We acknowledge the Gadigal of the Eora Nation, the traditional custodians of the Country on which the Art Gallery of NSW stands.

James Powditch The Wynne Club Championship

oil, acrylic and pen on board, found objects

180 x 316.1 cm

The Wynne Club Championship draws an amusing comparison between the popularity of art prizes and Australia’s love of sport.

‘I’ve had this old school blackboard for 22 years with no idea what to make with it. This year I was determined to use it. I sat staring at its green emptiness trying to wish a landscape onto it. I dwelt on why I felt compelled to enter the arena of the Wynne Prize again and again. Was it the joy of making a landscape? The thrill of competition? The glory of a win? And why did I put myself through this year after year? And [I thought of] all the others who have done the same for 127 years,’ says James Powditch, an 11-time finalist in the Wynne.

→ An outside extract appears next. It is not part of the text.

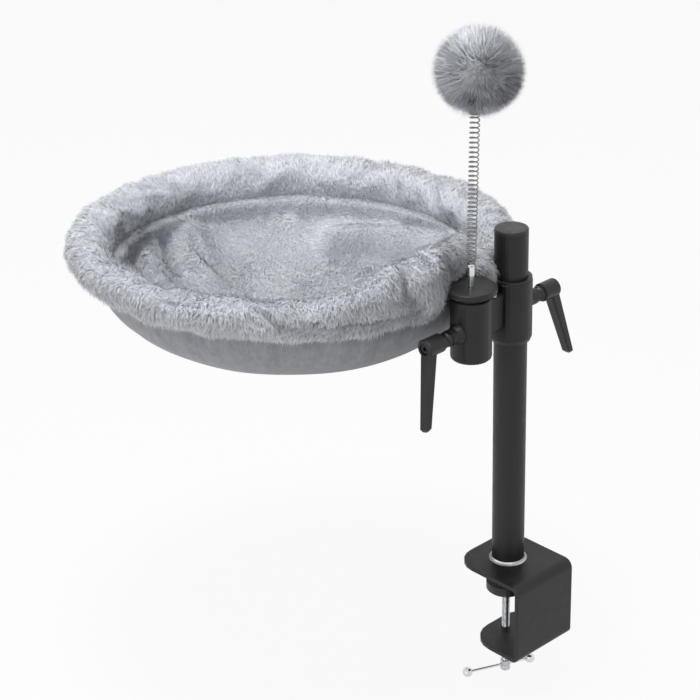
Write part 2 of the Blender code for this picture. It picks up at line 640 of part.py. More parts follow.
def make_hoop(bed):
    piece("hoop", skin(ring_stations(HOOP_TUBE), loop=True), BLACK_METAL, bed)


def hem_stations(turns):
    """Sections of the hem: cloth wrapped round the tube, with a narrow open seam below it."""
    seam = FULL_TURN / HEM_SEAM_SHARE
    outer = arc((0, 0), HEM_OUTSIDE, -QUARTER + seam, 3 * QUARTER - seam, HOOP_SIDES)
    inner = arc((0, 0), HEM_INSIDE, 3 * QUARTER - seam, -QUARTER + seam, HOOP_SIDES)
    return [[round_hoop(turn, out, HOOP_HEIGHT + up) for out, up in outer + inner]
            for turn in turns]


def bowl_profile(outside, inside, outer_top=BOWL_RIM, inner_top=BOWL_RIM, rises=None):
    """Profile of a shell between two half ellipses, from the axis out and back."""
    outer = arc((0, 0), 1, -QUARTER, 0, BOWL_RINGS)
    inner = outer if rises is None else [(math.cos(rise), math.sin(rise)) for rise in rises]
    profile = [(outside[0] * across, BOWL_RIM + outside[1] * up) for across, up in outer]
    profile[0] = (0, BOWL_RIM - outside[1])
    if outer_top > BOWL_RIM:
        profile += [(outside[0], outer_top), (inside[0], inner_top)]
    back = [(inside[0] * across, BOWL_RIM + inside[1] * up) for across, up in reversed(inner)]
    back[-1] = (0, BOWL_RIM - inside[1])
    return profile + back


def tilt(shape):
    """Lift the bowl's left side and drop its right, as its cover sits on the level hoop."""
    for vert in shape.verts:
        if vert.co.z < BOWL_RIM + FIT:
            vert.co.z += BOWL_RISE * vert.co.y / HOOP_RADIUS
    return shape


def beside_line(spot, line):
    """Distance from a point to a line of straight stretches, seen from above."""
    beside = []
    for start, end in zip(line, line[1:]):
        first, way = Vector(start), Vector(end) - Vector(start)
        share = min(max((spot - first).dot(way) / way.length_squared, 0), 1)
        beside.append((spot - first - share * way).length)
    return min(beside)


def fold_lining(shape):
    """Raise the lining's upper side along its main folds, before the bowl is tilted."""
    for vert in shape.verts:
        reach = math.hypot(vert.co.x, vert.co.y)
        depth = BOWL_RIM - vert.co.z
        if (reach / LINING_INSIDE[0]) ** 2 + (depth / LINING_INSIDE[1]) ** 2 > 1 + FIT:
            continue
        fade = 1 - smooth_share(reach, *FOLD_FADE)
        rises = [rise * math.exp(-(beside_line(vert.co.xy, line) / half) ** 2 / 2)
                 for rise, half, line in LINING_FOLDS]
        vert.co.z += fade * max(rises)
    return shape


def make_bowl(bed):
    piece("plush_bag", tilt(turned(bowl_profile(BAG_OUTSIDE, BAG_INSIDE), SOFT_STEPS)),
          UNDER_PLUSH, bed)
    sling = bowl_profile(SLING_OUTSIDE, SLING_INSIDE, SLING_TOP, SLING_TOP)
    piece("sling_mesh", tilt(turned(sling, SOFT_STEPS)), GREY_MESH, bed)
    lining = turned(bowl_profile(LINING_OUTSIDE, LINING_INSIDE, rises=LINING_RISES), SOFT_STEPS)
    piece("plush_lining", tilt(fold_lining(lining)), GREY_PLUSH, bed)
    for side, name in ((-1, "sling_tab_left"), (1, "sling_tab_right")):
        piece(name, tilt(tab_patch(side)), GREY_MESH, bed)


def tab_patch(side):
    """A hook-and-loop patch that lies on the mesh beside the pivot, facet on facet."""
    stations = []
    for step in TAB_STEPS:
        turn = FULL_TURN * step / SOFT_STEPS
        rises = [QUARTER * (count / BOWL_RINGS - 1) for count in TAB_RINGS]
        corners = [(TAB_OUTSIDE, rises[0]), (TAB_OUTSIDE, rises[1]), (TAB_INSIDE, rises[1]),
                   (TAB_INSIDE, rises[0])]
        stations.append([(-shell[0] * math.cos(rise) * math.cos(turn),
                          -side * shell[0] * math.cos(rise) * math.sin(turn),
                          BOWL_RIM + shell[1] * math.sin(rise)) for shell, rise in corners])
    return skin(stations)


def roll_section(turn):
    """C-shaped section of the plush roll: an oval with the hoop's bore and the sling's slot."""
    swell = min(smooth_share(turn, *ROLL_POST_SWELL), smooth_share(FULL_TURN - turn, *ROLL_FREE_SWELL))
    widths = {1: ROLL_OUT_NARROW + (ROLL_OUT_WIDE - ROLL_OUT_NARROW) * swell,
              -1: ROLL_IN_NARROW + (ROLL_IN_WIDE - ROLL_IN_NARROW) * swell}
    half = ROLL_HALF_LOW + (ROLL_HALF_HIGH - ROLL_HALF_LOW) * swell
    middle = ROLL_HEIGHT - BOWL_RISE * math.sin(turn)
    left, right = ROLL_SLOT
    start = -QUARTER - math.asin(-left / widths[-1])
    end = -QUARTER - math.asin(-right / widths[-1])
    outer = [(widths[1 if math.cos(angle) > 0 else -1] * math.cos(angle),
              middle + half * math.sin(angle))
             for angle in np.linspace(start, end - FULL_TURN, ROLL_POINTS)]
    bore_start = -QUARTER - math.asin(-right / ROLL_BORE)
    bore_end = -QUARTER - math.asin(-left / ROLL_BORE)
    bore = [(ROLL_BORE * math.cos(angle), HOOP_HEIGHT + ROLL_BORE * math.sin(angle))
            for angle in np.linspace(bore_start, bore_end + FULL_TURN, ROLL_BORE_POINTS)]
    return [round_hoop(turn, out, up) for out, up in outer + bore]


def make_roll(bed):
    turns = [FULL_TURN * step / SOFT_STEPS
             for step in range(COVER_GAP_STEPS, SOFT_STEPS - COVER_GAP_STEPS + 1)]
    piece("plush_rim", skin([roll_section(turn) for turn in turns]), GREY_PLUSH, bed)
    piece("sling_hem", skin(hem_stations(turns)), GREY_MESH, bed)


def spring_route():
    """Centre line of the spring, from the ferrule up to the plug, about its own axis."""
    route = []
    steps = SPRING_TURNS * SPRING_POINTS
    start = FERRULE_TOP + FIT + SPRING_RUN
    gain = (SPRING_PITCH_HIGH - SPRING_PITCH_LOW) / (2 * SPRING_TURNS)
    for step in range(steps + 1):
        turn = step / SPRING_POINTS
        reach = SPRING_NECK + (SPRING_RADIUS - SPRING_NECK) * smooth_share(turn, 0, SPRING_NECK_TURNS)
        height = start + SPRING_PITCH_LOW * turn + gain * turn * turn
        route.append(Vector((reach * math.cos(FULL_TURN * turn), reach * math.sin(FULL_TURN * turn),
                             height)))
    run = Vector((0, 0, SPRING_RUN))
    return [route[0] - run, *route, route[-1] + run]


def least_gap(route):
    """Smallest clear distance between points of the wire that lie over half a turn apart."""
    points = np.array([tuple(point) for point in route])
    apart = SPRING_POINTS // 2 + 1
    return min(float(np.linalg.norm(points[spot + apart:] - points[spot], axis=1).min())
               for spot in range(len(points) - apart)) - 2 * SPRING_WIRE


def make_spring(leaning):
    route = spring_route()
    curve = bpy.data.curves.new("toy_spring", "CURVE")
    curve.dimensions = "3D"
    curve.bevel_depth = SPRING_WIRE
    curve.bevel_resolution = 1
    curve.use_fill_caps = True
    wire = curve.splines.new("POLY")
    wire.points.add(len(route) - 1)
    for place, point in zip(wire.points, route):
        place.co = (*(point - Vector((0, 0, FERRULE_TOP))), 1)
    curve.materials.append(look("toy_spring", BRIGHT_STEEL))
    spring = bpy.data.objects.new("toy_spring", curve)
    bpy.context.scene.collection.objects.link(spring)
    spring.parent = leaning
    print("least gap in the spring, mm:", round(1000 * least_gap(route), 3))
    return route[-1].z


def make_toy(pivot_place):
    toy = empty("toy_axis", location=(*pivot_place, 0), rotation=(0, 0, TOY_DIRECTION))
    piece("toy_stem", rod(STEM_RADIUS, STEM_BASE, FERRULE_BASE - FIT, SMALL_STEPS), BRIGHT_STEEL,
          toy)
    piece("toy_ferrule", turned([
        (0, FERRULE_BASE), (FERRULE_RADIUS - FERRULE_EDGE, FERRULE_BASE),
        (FERRULE_RADIUS, FERRULE_BASE + FERRULE_EDGE), (FERRULE_RADIUS, FERRULE_TOP - FERRULE_EDGE),
        (FERRULE_RADIUS - FERRULE_EDGE, FERRULE_TOP), (0, FERRULE_TOP)], SMALL_STEPS),
        BRIGHT_STEEL, toy)
    leaning = empty("toy_lean", toy, (0, 0, FERRULE_TOP), (0, TOY_LEAN, 0))
    plug_base = make_spring(leaning) + FIT - FERRULE_TOP
    piece("toy_plug", rod(PLUG_RADIUS, plug_base, plug_base + PLUG_LENGTH, SMALL_STEPS),
          BLACK_PLASTIC, leaning)
    centre = (POMPOM_SHIFT, 0, POMPOM_HEIGHT - FERRULE_TOP)
    fluff = piece("pompom", ball(POMPOM_RADIUS, steps=POMPOM_STEPS), GREY_PLUSH, leaning, centre)
    recess = piece("plug_recess", rod(PLUG_RADIUS + FIT, 0, plug_base + PLUG_LENGTH + FIT,
                                      SMALL_STEPS), parent=leaning)
    combine(fluff, "DIFFERENCE", recess)


def main():
    clear_scene()
    make_clamp()
    make_post()
    screw_axis = empty("screw_axis", location=(0, SCREW_Y, 0), rotation=(0, 0, BAR_TURN))
    make_pad(screw_axis)
    make_screw(screw_axis)
    bracket_frame = empty("bracket_frame", rotation=(0, 0, BRACKET_TURN))
    make_casting(bracket_frame)
    post_lock = empty("post_lock_axis", bracket_frame, (0, 0, LOCK_HEIGHT),
                      (0, QUARTER, HALF_TURN + POST_LOCK_TURN))
    make_lock("post_lock", post_lock, BUSH_RADIUS, POST_LOCK_SWING)
    pivot_lock = empty("pivot_lock_axis", bracket_frame, (PIVOT_REACH, 0, LOCK_HEIGHT),
                       (0, QUARTER, PIVOT_LOCK_TURN))
    make_lock("pivot_lock", pivot_lock, PIN_GROOVE, PIVOT_LOCK_SWING)
    pivot_place = (PIVOT_REACH * math.cos(BRACKET_TURN), PIVOT_REACH * math.sin(BRACKET_TURN))
    swivel = empty("swivel", location=(*pivot_place, 0), rotation=(0, 0, BED_TURN))
    make_pivot(swivel)
    bed = empty("bed", swivel, (RING_REACH, 0, 0))
    make_hoop(bed)
    make_bowl(bed)
    make_roll(bed)
    make_toy(pivot_place)


main()
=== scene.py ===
from math import cos, pi, radians, sin

import bmesh
import bpy
import numpy as np
from mathutils import Matrix, Vector
from mathutils.kdtree import KDTree


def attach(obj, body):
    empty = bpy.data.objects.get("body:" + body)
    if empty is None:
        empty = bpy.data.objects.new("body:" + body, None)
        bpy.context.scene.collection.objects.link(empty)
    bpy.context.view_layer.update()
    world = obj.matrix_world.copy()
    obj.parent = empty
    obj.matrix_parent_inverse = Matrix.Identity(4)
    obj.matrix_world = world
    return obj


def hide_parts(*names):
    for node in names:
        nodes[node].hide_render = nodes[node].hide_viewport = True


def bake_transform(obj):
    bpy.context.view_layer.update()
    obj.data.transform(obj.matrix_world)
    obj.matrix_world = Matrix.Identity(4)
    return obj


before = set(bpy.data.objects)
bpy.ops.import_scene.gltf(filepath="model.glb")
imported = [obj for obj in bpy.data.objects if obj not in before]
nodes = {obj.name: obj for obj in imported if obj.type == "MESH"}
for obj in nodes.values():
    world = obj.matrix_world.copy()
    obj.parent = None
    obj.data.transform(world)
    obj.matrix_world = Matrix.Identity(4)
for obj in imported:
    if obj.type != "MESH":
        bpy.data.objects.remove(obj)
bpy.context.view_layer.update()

scene = bpy.context.scene
scene.view_settings.view_transform = "Standard"

# ---- Studio ----
# The bed hangs in plain soft light over a pale floor. A large key lamp hangs high above it, a
# weaker one stands low on the picture's left, and the room itself is pale.
CAMERA_PLACE = Vector((-1.23673, -1.12392, 1.01710))
CAMERA_RIGHT = Vector((0.72889, -0.68419, -0.02471))
CAMERA_UP = Vector((0.30698, 0.29435, 0.90505))
CAMERA_BACK = Vector((-0.61195, -0.66727, 0.42458))
CAMERA_LENS = 99.872
CAMERA_SENSOR = 36
FLOOR_HEIGHT = -0.1312
FLOOR_SIZE = 9.0
FLOOR_COLOUR = (0.62, 0.62, 0.62)
FLOOR_GLOW = 0.92
ROOM_COLOUR = (0.96, 0.98, 1.0)
ROOM_LIGHT = 0.30
WHITE = (1.0, 1.0, 1.0)
LAMPS = (("key_lamp", (-0.35, 0.25, 2.75), 1.0, 66.0),
         ("side_lamp", (-2.1, -0.35, 1.15), 0.9, 20.0))
LAMP_AIM = Vector((-0.06, 0.12, 0.20))


def add(name, data):
    """Put a new object in the scene."""
    thing = bpy.data.objects.new(name, data)
    scene.collection.objects.link(thing)
    return thing


camera_data = bpy.data.cameras.new("camera")
camera_data.lens = CAMERA_LENS
camera_data.sensor_width = CAMERA_SENSOR
camera = add("camera", camera_data)
turn = Matrix((CAMERA_RIGHT, CAMERA_UP, CAMERA_BACK)).transposed().to_4x4()
camera.matrix_world = Matrix.Translation(CAMERA_PLACE) @ turn
scene.camera = camera


def put(tree, kind, feeds=None, **settings):
    """Add a node, give it its settings, and feed its sockets with values or other sockets."""
    node = tree.nodes.new("ShaderNode" + kind)
    for name, value in settings.items():
        setattr(node, name, value)
    for name, value in (feeds or {}).items():
        if isinstance(value, bpy.types.NodeSocket):
            tree.links.new(value, node.inputs[name])
        else:
            node.inputs[name].default_value = value
    return node


def seen_plainly(tree):
    """1 for rays from the camera, from a mirror or through glass, which see the plain backdrop."""
    rays = put(tree, "LightPath")
    first = put(tree, "Math", {0: rays.outputs["Is Camera Ray"], 1: rays.outputs["Is Glossy Ray"]},
                operation="MAXIMUM")
    return put(tree, "Math", {0: first.outputs[0], 1: rays.outputs["Is Transmission Ray"]},
               operation="MAXIMUM").outputs[0]


room = bpy.data.worlds.new("room")
room.use_nodes = True
scene.world = room
tree = room.node_tree
tree.nodes.clear()
dim = put(tree, "Background", {"Color": (*ROOM_COLOUR, 1), "Strength": ROOM_LIGHT})
plain = put(tree, "Background", {"Color": (*WHITE, 1), "Strength": 1.0})
mixed = put(tree, "MixShader", {0: seen_plainly(tree), 1: dim.outputs[0], 2: plain.outputs[0]})
put(tree, "OutputWorld", {"Surface": mixed.outputs[0]})

for name, place, size, power in LAMPS:
    lamp_data = bpy.data.lights.new(name, "AREA")
    lamp_data.shape = "DISK"
    lamp_data.size = size
    lamp_data.energy = power
    lamp = add(name, lamp_data)
    lamp.location = place
    lamp.rotation_euler = (LAMP_AIM - Vector(place)).to_track_quat("-Z", "Y").to_euler()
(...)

While only including a small pictorial representation of landscape, Powditch describes a vast historical one, listing the Wynne winners since 1897 in a format resembling a sports honour board. A notable detail is the sameness reflected in the winners’ names for much of the prize’s history, reminding us how the demographic ‘landscape’ of Australian art has recently evolved.

‘By using the honour board concept, I hope that the work is accessible to everyone – evoking a sense of community and place, and maybe inspiring people to look into the history and evolution of landscape painting in Australia,’ says Powditch, who is also a finalist in this year’s Archibald Prize.